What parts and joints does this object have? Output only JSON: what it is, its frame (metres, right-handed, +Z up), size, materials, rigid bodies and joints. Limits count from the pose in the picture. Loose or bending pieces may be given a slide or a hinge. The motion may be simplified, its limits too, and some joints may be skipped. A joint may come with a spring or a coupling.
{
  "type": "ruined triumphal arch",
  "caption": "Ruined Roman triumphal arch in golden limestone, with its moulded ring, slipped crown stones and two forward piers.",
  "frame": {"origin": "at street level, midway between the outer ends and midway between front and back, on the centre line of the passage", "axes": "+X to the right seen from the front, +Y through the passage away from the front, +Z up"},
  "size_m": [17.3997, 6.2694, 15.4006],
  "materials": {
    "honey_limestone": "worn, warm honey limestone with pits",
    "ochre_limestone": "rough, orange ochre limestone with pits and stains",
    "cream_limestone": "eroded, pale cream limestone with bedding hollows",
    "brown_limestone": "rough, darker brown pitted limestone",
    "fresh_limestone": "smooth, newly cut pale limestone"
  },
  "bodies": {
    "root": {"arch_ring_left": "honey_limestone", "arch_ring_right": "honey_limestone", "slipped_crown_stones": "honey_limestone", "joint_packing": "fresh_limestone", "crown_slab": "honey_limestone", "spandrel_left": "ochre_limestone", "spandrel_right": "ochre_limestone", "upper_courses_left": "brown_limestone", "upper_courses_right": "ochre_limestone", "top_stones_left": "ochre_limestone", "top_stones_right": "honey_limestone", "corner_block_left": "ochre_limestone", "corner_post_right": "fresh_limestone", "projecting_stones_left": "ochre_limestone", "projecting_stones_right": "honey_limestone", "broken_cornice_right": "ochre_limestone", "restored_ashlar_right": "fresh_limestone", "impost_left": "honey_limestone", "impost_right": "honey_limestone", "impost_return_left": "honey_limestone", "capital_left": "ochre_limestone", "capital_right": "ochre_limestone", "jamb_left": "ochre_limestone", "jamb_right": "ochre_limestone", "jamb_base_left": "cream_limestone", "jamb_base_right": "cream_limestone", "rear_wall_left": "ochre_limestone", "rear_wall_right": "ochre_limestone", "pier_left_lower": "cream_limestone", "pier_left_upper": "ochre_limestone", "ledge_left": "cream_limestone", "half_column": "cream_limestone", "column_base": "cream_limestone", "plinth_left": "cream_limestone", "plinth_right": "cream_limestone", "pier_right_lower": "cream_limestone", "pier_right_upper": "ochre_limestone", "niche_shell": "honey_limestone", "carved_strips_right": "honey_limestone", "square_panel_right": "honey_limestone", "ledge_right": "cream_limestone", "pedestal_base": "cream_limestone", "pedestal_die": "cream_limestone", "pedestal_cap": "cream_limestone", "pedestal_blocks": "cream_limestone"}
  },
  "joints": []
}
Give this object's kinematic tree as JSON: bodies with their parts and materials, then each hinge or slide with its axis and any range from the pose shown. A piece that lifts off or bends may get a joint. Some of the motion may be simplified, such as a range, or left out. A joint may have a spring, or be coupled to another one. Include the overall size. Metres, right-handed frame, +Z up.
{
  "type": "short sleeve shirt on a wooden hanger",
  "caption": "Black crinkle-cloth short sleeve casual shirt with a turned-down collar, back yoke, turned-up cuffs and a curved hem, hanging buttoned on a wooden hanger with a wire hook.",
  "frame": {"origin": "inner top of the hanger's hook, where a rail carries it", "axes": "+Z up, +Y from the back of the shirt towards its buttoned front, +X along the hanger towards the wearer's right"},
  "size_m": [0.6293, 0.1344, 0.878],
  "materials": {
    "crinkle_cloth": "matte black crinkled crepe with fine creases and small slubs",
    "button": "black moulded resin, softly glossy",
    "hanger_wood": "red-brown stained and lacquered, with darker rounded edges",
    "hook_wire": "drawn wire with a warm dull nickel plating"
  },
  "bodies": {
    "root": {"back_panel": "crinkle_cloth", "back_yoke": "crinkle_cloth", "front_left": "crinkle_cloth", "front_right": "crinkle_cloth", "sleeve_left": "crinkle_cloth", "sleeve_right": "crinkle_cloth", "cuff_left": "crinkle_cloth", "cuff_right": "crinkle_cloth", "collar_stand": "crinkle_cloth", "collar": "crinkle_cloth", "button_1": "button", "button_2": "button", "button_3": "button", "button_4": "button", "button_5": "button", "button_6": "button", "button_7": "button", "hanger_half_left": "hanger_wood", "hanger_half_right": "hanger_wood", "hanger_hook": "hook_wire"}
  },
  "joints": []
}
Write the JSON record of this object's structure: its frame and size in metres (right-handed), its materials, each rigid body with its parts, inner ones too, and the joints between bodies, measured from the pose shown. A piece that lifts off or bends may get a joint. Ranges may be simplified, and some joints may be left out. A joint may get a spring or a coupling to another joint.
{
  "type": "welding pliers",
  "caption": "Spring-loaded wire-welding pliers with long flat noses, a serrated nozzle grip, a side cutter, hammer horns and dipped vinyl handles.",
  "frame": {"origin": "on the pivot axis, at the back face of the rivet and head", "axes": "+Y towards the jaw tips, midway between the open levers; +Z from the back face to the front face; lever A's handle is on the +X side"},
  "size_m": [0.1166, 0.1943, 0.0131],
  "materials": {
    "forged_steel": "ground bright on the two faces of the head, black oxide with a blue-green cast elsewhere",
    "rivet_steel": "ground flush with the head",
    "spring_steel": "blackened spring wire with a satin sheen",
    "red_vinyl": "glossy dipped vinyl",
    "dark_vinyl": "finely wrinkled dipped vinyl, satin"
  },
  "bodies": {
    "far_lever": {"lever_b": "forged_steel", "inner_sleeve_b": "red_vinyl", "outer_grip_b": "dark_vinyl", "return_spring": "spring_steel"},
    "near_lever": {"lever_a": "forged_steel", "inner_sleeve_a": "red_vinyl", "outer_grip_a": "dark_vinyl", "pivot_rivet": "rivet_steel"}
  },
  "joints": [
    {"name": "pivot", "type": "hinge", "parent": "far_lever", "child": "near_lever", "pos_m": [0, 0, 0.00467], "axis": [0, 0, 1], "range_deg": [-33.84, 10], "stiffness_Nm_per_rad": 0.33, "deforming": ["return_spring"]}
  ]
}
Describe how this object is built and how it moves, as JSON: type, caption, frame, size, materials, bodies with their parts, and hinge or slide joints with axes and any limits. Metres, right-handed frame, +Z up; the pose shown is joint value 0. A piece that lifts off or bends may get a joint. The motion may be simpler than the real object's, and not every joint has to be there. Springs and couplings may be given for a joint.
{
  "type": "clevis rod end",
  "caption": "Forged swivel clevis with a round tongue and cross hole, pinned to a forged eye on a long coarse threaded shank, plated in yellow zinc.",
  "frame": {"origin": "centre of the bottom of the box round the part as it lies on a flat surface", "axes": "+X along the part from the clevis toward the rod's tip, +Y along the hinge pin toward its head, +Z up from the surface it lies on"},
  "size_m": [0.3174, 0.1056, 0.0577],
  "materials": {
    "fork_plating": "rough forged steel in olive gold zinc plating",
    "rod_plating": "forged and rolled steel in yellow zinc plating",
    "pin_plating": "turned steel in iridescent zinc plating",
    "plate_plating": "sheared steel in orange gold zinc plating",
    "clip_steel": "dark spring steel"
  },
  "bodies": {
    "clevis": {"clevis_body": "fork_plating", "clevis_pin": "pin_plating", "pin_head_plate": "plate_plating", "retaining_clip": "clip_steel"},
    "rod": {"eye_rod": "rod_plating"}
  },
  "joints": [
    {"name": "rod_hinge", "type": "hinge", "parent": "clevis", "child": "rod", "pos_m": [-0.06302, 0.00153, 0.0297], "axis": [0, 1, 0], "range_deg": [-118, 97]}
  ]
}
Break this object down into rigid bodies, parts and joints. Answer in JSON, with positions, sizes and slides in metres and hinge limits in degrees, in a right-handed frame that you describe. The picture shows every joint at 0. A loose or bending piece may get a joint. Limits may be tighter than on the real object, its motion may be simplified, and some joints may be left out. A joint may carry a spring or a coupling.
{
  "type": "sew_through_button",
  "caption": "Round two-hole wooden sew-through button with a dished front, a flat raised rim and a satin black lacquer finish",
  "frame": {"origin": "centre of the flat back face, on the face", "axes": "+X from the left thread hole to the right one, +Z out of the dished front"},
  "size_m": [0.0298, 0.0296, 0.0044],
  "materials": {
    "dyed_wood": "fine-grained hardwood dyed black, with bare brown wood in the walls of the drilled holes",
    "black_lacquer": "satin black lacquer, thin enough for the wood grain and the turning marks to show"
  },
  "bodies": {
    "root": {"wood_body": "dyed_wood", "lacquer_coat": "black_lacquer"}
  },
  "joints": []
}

Written task –
Select every line in the material above where the string "down" occurs, and copy it.

Response –
  "caption": "Black crinkle-cloth short sleeve casual shirt with a turned-down collar, back yoke, turned-up cuffs and a curved hem, hanging buttoned on a wooden hanger with a wire hook.",
Break this object down into rigid bodies, parts and joints. Answer in JSON, with positions, sizes and slides in metres and hinge limits in degrees, in a right-handed frame that you describe. The picture shows every joint at 0. A loose or bending piece may get a joint. Limits may be tighter than on the real object, its motion may be simplified, and some joints may be left out. A joint may carry a spring or a coupling.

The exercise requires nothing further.